Title: The effects of paper-based DDL on the acquisition of lexico-grammatical patterns in L2 writing
Author: Zeping Huang
Institution: Hong Kong Baptist University
Linguistic Field: Applied Linguistics; Text/Corpus Linguistics
Subject Language: Chinese, Mandarin
English
Abstract: This paper examines whether and to what extent data-driven learning (DDL) activities can improve the lexico-grammatical use of abstract nouns in L2 writing. A topic-based corpus was compiled to develop concordance learning activities, and 40 Chinese students majoring in English were randomly assigned to a control group or an experimental group. At the prewriting stage, both groups were given a list of five abstract nouns: the experimental group was provided with paper-based concordance lines to study the collocations of the words, while the control group was allowed to consult dictionaries for the usage of the words.
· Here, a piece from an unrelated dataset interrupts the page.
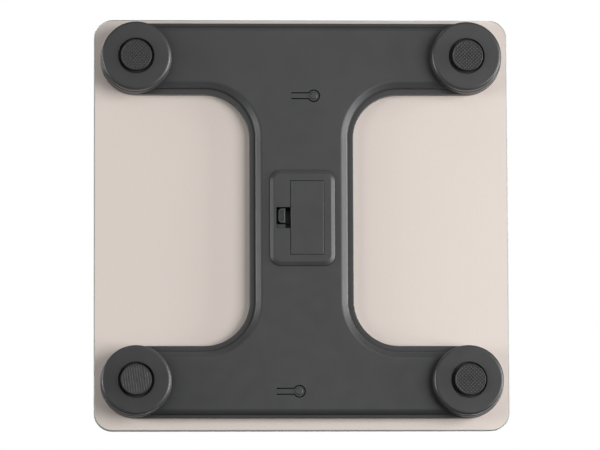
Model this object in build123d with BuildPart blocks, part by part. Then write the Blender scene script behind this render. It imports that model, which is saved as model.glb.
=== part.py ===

The written texts of the pre-test, immediate post-test, and delayed post-test were analysed and compared between and within groups. The results showed that the written output by the experimental group, as compared with the control group, contained a higher variety of collocational and colligational patterns and had fewer linguistic errors in using the target abstract nouns. The post-experiment learning journals and questionnaires administered to the experimental group further confirmed that concordance activities encouraged usage-based learning, helped students notice the lexical collocations and prepositional colligations of the target words, and thus improved accuracy and complexity in their productive language. Despite these positive findings, potential problems of using concordance activities for independent learning were also reflected in the students’ written output and reported in the learning journals.